Published in 1922, this memoir assured Frederick Philip Grove a place among the pioneers of Canadian realism.

About the Author
Frederick Philip Grove was born Felix Paul Grove at Radomno in West Prussia (now a part of Poland) in 1879. Raised in Hamburg and educated at the University of Bonn and later at the University of Munich, he began his career as a poet and translator into German of many English and French writers, including Balzac, Flaubert, Gide, Swift, and Wilde. His first novel, Fanny Essler, appeared in 1905; his second, Maurermeister Ihle’s Haus (Mastermason Ihle’s House), in the following year. He left Germany in 1909 for the United States.

In 1912, under the new name of Frederick Philip Grove, he began teaching school in Manitoba, and continued in that profession until 1924.

Grove’s first book in English, Over Prairie Trails, is a sequence of seven sketches of his weekly trips through the Manitoba countryside. His first novel in English, Settlers of the Marsh, establishes the essentially tragic pattern of his fiction, the heroic pioneers who seek domestic and material happiness but seldom realize their goals.

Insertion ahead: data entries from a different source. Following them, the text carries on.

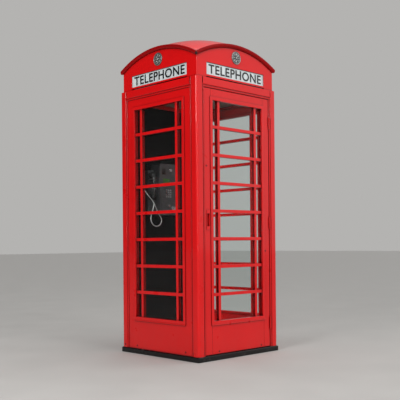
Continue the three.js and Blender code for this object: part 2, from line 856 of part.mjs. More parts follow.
function makeFlap() {
  const half = returnSize[0] / 2 - 2 * fitGap;
  const [x, z] = returnCentre;
  const foot = z - returnSize[1] / 2 + flapFootGap;
  const depths = [flapY - flapThickness / 2, flapY + flapThickness / 2];
  const leaf = block([x - half, x + half], depths, [foot, flapZ]);
  return join(leaf, crossRod(flapPin, flapY, flapZ, x - half, x + half));
}

function makeRest() {
  const shape = archedRectangle(restLeft, restLeft + restWidth, phoneBottom, restTop, restCorner);
  const half = forkWidth / 2 + restSlotPlay;
  const across = [handsetX - half, handsetX + half];
  const depths = [restFace - overshoot, restFace + forkPivotDepth + restSlotTail];
  const z = forkTop - forkPlate / 2;
  return cut(slab(shape, restFace, phoneBack), block(across, depths, [z - restSlotDrop, z + restSlotRise]));
}

const forkTop = earHeight - earRadius - fitGap;
const forkFront = handleBack - forkTine - overshoot;
const forkPivot = [restFace + forkPivotDepth, forkTop - forkPlate / 2];

// The switch hook: a plate under the ear cap, with an upturned tine each side of the handle.
function makeFork() {
  const half = forkWidth / 2;
  const neck = handleWidth / 2 + forkNeckPlay;
  const [y, z] = forkPivot;
  const depths = [forkFront, y + forkTail];
  const plate = block([handsetX - half, handsetX + half], depths, [forkTop - forkPlate, forkTop]);
  const tip = [forkFront, forkFront + forkTine];
  const tines = block([handsetX - half, handsetX + half], tip, [forkTop - lap, forkTop + forkTip]);
  const notch = [forkFront - overshoot, capFront + handleThickness / 3];
  const heights = [forkTop - forkPlate - overshoot, forkTop + forkTip + overshoot];
  const throat = block([handsetX - neck, handsetX + neck], notch, heights);
  const pivot = crossRod(forkPlate / 2 + lap, y, z, handsetX - half, handsetX + half);
  return join(cut(join(plate, tines), throat), pivot);
}

// ---------- Handset and cord ----------

function capSolid(radius, z) {
  const rim = radius - capEdge;
  const profile = [[0, handleBack], [rim, handleBack], [radius, handleBack + capEdge]];
  profile.push([radius, capBack - capEdge], [rim, capBack], [0, capBack]);
  return turned(profile, handsetX, z, 24);
}

// One bowed handle between two round caps, with the cord's strain relief below.
function makeHandset() {
  const [low, high] = [mouthHeight, earHeight];
  const middle = (low + high) / 2;
  const reach = (high - low) / 2;
  const bow = (z, offset) => handleBack - handleBow * (1 - ((z - middle) / reach) ** 2) + offset;
  const outer = [];
  const inner = [];
  for (let i = 0; i <= 8; i += 1) {
    const z = low + ((high - low) * i) / 8;
    outer.push([bow(z, 0), z]);
    inner.push([bow(z, handleThickness), z]);
  }
  const handle = run([...outer, ...inner.reverse()], handsetX - handleWidth / 2, handsetX + handleWidth / 2);
  const foot = low - mouthRadius;
  const relief = new THREE.CylinderGeometry(...reliefRadii, reliefLength + reliefLap, 16);
  relief.rotateX(Math.PI / 2);
  relief.translate(handsetX, handleBack + reliefInset, foot - (reliefLength - reliefLap) / 2);
  return join(capSolid(earRadius, high), capSolid(mouthRadius, low), handle, solidOf(relief));
}

function makeGland() {
  const [x, z] = glandPlace;
  const nut = phoneBack - glandNut;
  const tip = phoneBack - glandLength;
  const profile = [[0, phoneBack], [glandRadii[0], phoneBack], [glandRadii[0], nut]];
  profile.push([glandRadii[0] - glandShoulder, nut], [glandRadii[1], tip], [0, tip]);
  return turned(profile.reverse(), x, z, 16);
}

function makeCord() {
  const curve = new THREE.CatmullRomCurve3(cordRoute.map((point) => new THREE.Vector3(...point)));
  const section = new THREE.Shape();
  const radius = cordDiameter / 2;
  for (let i = 0; i < cordSides; i += 1) {
    const angle = (i * 2 * Math.PI) / cordSides;
    const move = i === 0 ? "moveTo" : "lineTo";
    section[move](radius * Math.cos(angle), radius * Math.sin(angle));
  }
  return solidOf(new THREE.ExtrudeGeometry(section, { steps: cordSteps, extrudePath: curve }));
}

// ---------- Assembly ----------

place("base_plinth", makePlinth(), blackPaint);
place("floor_slab", makeFloor(), concrete);
place("door_frame", makePortal(), redPaint);
place("back_frame", onFace(makePortal(), 2), redPaint);
place("back_panel", onFace(makeBackPanel(), 2), redPaint);
for (const [side, face] of [["left", 3], ["right", 1]]) {
  place(`side_frame_${side}`, onFace(makeSideFrame(), face), redPaint);
  place(`window_bars_${side}`, onFace(makeWindowBars(), face), redPaint);
  place(`window_glass_${side}`, onFace(makeGlass(), face), clearGlass);
  place(`glass_retainer_${side}`, onFace(makeRetainer(), face), redPaint);
}

place("roof_casting", makeRoof(), redPaint);
for (const [face, side] of ["front", "right", "back", "left"].entries()) {
  place(`sign_glass_${side}`, onFace(makeSignGlass(), face), opalGlass);
}
place("ceiling_panel", makeCeiling(), creamPaint);
place("ceiling_lamp", makeLamp(), opalGlass);

place("door_hinge_stile", makeHingeStile(), redPaint);
place("door_latch_stile", makeLatchStile(), redPaint);
place("door_top_rail", makeRail(glazingTop + ringSeat, panelTop), redPaint);
place("door_kick_panel", makeRail(doorBottom, glazingBottom - ringSeat), redPaint);
place("door_bars", makeWindowBars(), redPaint);
place("door_glass", makeGlass(), clearGlass);
place("door_retainer", makeRetainer(), redPaint);
place("door_pull", makePull(), redPaint);
for (const [i, middle] of hingeMiddles().entries()) {
  const hinge = makeHinge(middle);
  place(`frame_hinge_${i + 1}`, hinge.fixed, redPaint);
  place(`door_hinge_${i + 1}`, hinge.moving, redPaint);
}

place("backboard", makeBoard(), boardPaint);
place("phone_housing", makeHousing(), greySteel);
place("phone_front_plate", makeFrontPlate(), greySteel);
place("handset_rest", makeRest(), greySteel);
place("hook_lever", makeFork(), brightSteel);
place("coin_slot_plate", makeSlotPlate(), brightSteel);
place("display_window", makeDisplay(), displayGlass);
place("release_button", makeButton(), brightSteel);
place("cash_door", makeCashDoor(), greySteel);
place("coin_box", makeCoinBox(), greySteel);
place("coin_return_flap", makeFlap(), brightSteel);
for (const [i, centre] of keyCentres().entries()) place(`key_${i + 1}`, makeKey(centre), brightSteel);
place("handset", makeHandset(), blackPlastic);
place("cord_gland", makeGland(), brightSteel);
place("handset_cord", makeCord(), brightSteel);

export default kiosk;
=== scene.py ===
import json
import math

import bmesh
import bpy
from mathutils import Matrix, Vector
from mathutils.geometry import interpolate_bezier

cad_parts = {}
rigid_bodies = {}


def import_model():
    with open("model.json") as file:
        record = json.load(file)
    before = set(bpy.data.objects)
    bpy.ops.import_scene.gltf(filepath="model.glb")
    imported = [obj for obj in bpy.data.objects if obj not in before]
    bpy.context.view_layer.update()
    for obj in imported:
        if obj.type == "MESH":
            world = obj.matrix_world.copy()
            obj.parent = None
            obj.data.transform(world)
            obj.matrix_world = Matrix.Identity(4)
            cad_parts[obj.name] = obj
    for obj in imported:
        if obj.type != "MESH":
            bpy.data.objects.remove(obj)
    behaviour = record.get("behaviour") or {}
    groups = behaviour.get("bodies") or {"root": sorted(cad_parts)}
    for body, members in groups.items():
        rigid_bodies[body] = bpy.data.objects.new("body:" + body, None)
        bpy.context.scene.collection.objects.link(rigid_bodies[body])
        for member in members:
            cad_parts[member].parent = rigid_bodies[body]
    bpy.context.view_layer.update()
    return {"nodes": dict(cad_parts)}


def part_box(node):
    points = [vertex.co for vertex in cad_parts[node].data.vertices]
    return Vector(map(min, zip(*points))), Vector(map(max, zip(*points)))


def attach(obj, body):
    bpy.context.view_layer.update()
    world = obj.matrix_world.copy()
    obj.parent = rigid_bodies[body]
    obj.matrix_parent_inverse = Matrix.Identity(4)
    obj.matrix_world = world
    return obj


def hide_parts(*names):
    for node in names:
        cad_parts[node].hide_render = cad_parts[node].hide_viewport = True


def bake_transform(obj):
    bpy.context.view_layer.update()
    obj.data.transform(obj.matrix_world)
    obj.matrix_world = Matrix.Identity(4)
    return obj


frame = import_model()
sceneNow = bpy.context.scene

# The camera stands low, square to the corner between the door and the left window.
cameraSet = {
    "place": (-4.217, -4.342, 0.882),
    "yaw": -44.16,
    "roll": 0.5,
    "lens": 66.13,
    "shift": (0.0023, 0.1092),
}
cameraData = bpy.data.cameras.new("camera")
cameraData.lens = cameraSet["lens"]
cameraData.shift_x, cameraData.shift_y = cameraSet["shift"]
camera = bpy.data.objects.new("camera", cameraData)
camera.location = cameraSet["place"]
camera.rotation_euler = [math.radians(a) for a in (90, cameraSet["roll"], cameraSet["yaw"])]
sceneNow.collection.objects.link(camera)
sceneNow.camera = camera
sceneNow.view_settings.view_transform = "Standard"
print("camera placed")


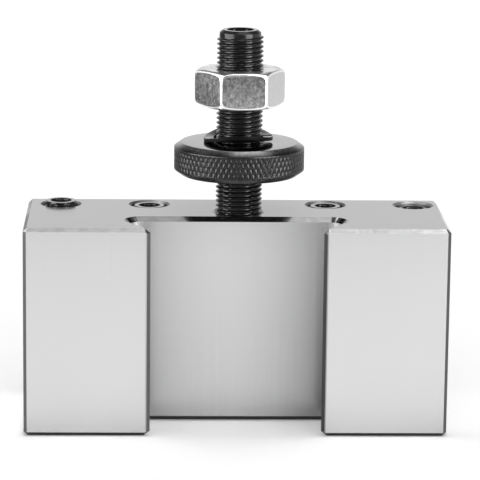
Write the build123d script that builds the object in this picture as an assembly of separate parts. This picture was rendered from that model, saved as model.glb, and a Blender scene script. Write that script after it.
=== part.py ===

Grove’s autobiography, In Search of Myself, begins with a fictitious account of his early life in Europe and moves on to a largely accurate presentation of his life in Canada.

In 1929 Grove left Manitoba to accept a job with a publishing firm in Ottawa. In 1931 he settled on a farm near Simcoe, Ontario, where he spent the final years of his life.

Frederick Philip Grove died in Simcoe, Ontario, in 1948.